◆ WHAT YOU HAVE TO DO ◆
Gather, from the listing beneath this task, every line holding the string "scene".

┌─ DATASET EXTRACT

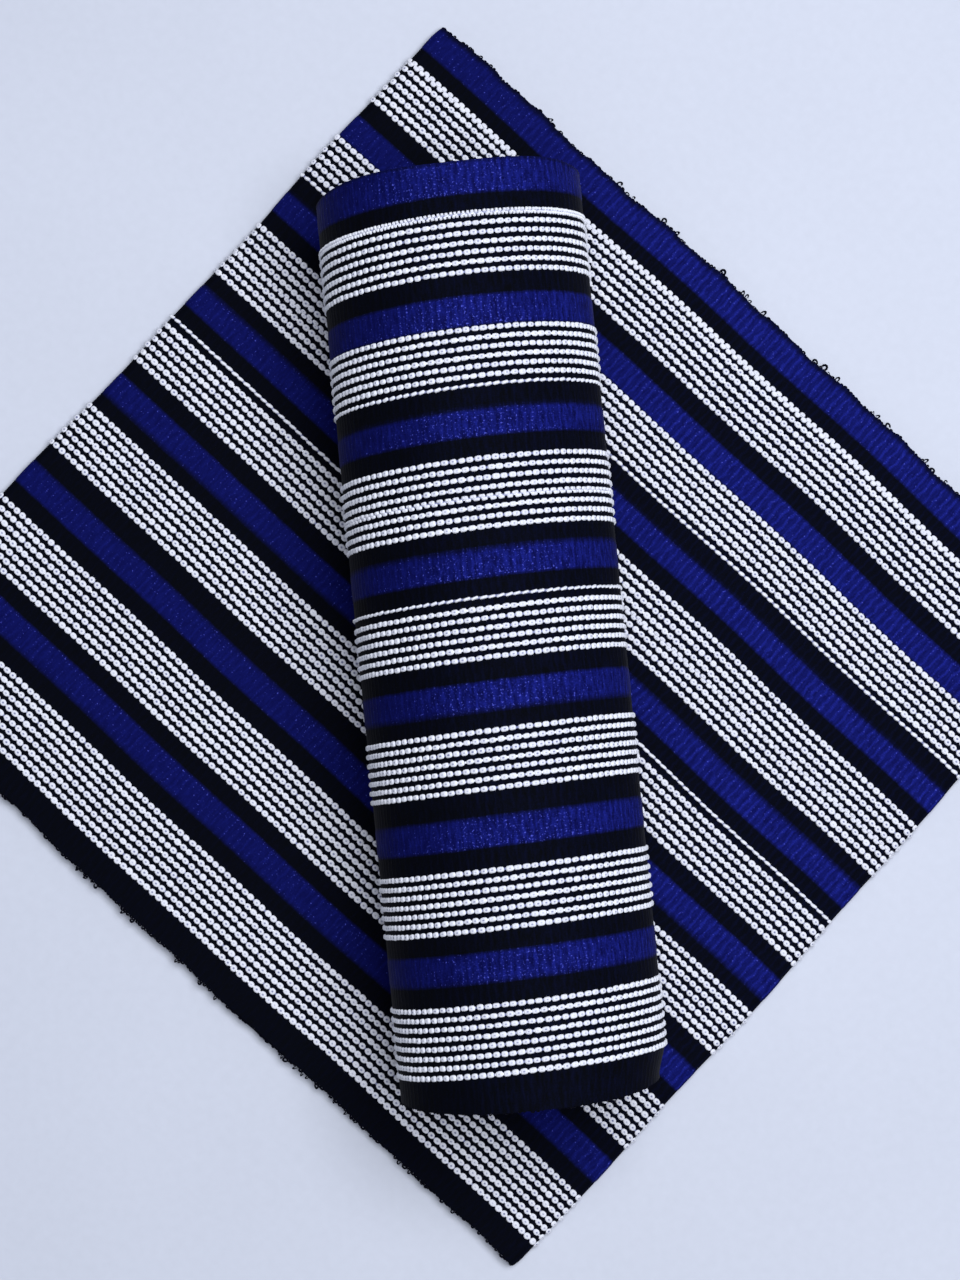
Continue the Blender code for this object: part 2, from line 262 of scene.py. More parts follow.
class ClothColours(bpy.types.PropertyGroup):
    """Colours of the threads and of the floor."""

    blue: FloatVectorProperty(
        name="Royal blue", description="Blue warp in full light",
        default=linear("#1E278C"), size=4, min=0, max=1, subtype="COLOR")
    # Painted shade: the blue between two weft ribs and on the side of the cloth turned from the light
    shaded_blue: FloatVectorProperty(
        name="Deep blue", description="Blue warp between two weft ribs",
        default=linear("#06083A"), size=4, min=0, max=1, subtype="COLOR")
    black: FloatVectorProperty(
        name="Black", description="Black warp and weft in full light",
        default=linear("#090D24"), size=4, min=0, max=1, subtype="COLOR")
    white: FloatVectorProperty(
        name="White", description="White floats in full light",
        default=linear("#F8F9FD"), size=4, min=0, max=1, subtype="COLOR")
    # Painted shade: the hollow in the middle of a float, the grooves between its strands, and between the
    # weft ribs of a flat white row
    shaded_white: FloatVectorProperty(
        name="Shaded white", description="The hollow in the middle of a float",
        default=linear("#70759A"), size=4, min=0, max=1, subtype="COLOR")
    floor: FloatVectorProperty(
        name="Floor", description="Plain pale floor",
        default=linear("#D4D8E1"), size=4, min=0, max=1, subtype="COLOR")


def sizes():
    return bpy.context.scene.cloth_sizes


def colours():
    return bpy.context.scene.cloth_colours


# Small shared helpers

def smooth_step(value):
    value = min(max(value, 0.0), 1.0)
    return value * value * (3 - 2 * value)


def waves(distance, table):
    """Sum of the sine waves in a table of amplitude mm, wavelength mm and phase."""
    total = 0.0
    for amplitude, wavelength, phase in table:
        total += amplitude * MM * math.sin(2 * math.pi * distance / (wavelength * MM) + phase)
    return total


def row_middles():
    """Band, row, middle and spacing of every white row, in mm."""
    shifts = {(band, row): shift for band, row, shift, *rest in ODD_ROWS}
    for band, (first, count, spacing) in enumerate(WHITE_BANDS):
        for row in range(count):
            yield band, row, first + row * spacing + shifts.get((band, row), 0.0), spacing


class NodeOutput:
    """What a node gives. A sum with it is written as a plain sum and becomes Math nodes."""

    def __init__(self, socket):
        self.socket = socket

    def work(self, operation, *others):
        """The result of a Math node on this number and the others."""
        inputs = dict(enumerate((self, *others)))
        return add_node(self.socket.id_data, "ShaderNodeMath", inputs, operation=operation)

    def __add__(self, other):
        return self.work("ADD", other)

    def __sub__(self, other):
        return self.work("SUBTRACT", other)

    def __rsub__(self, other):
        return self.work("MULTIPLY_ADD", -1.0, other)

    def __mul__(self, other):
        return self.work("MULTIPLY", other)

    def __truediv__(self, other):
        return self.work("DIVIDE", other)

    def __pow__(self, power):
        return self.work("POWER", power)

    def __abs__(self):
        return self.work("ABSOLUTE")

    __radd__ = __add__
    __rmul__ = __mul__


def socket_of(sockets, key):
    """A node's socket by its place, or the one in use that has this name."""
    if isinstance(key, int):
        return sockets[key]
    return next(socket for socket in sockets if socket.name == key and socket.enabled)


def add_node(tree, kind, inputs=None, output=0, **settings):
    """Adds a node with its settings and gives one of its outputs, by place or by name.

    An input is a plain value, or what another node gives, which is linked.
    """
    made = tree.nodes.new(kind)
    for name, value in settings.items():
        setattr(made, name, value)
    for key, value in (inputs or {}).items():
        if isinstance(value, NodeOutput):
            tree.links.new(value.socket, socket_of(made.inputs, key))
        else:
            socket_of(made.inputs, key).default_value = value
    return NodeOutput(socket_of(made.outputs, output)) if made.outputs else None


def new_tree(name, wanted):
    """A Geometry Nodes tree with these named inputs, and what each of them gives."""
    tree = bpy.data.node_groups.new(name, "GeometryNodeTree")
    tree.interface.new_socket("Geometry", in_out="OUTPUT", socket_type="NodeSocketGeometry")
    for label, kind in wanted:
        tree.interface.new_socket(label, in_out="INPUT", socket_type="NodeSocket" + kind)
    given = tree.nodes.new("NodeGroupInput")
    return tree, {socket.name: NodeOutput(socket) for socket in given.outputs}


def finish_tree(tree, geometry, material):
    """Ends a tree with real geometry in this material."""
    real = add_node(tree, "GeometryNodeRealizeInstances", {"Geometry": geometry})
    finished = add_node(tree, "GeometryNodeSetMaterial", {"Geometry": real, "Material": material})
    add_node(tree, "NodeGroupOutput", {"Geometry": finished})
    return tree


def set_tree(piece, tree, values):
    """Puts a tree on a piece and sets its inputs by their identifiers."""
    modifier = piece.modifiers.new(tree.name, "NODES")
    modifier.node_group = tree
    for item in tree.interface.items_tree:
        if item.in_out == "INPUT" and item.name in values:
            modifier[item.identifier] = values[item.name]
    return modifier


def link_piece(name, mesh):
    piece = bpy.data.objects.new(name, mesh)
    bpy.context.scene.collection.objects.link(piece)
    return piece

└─

◆ RESULT ◆
Continue the Blender code for this object: part 2, from line 262 of scene.py. More parts follow.
    return bpy.context.scene.cloth_sizes
    return bpy.context.scene.cloth_colours
    bpy.context.scene.collection.objects.link(piece)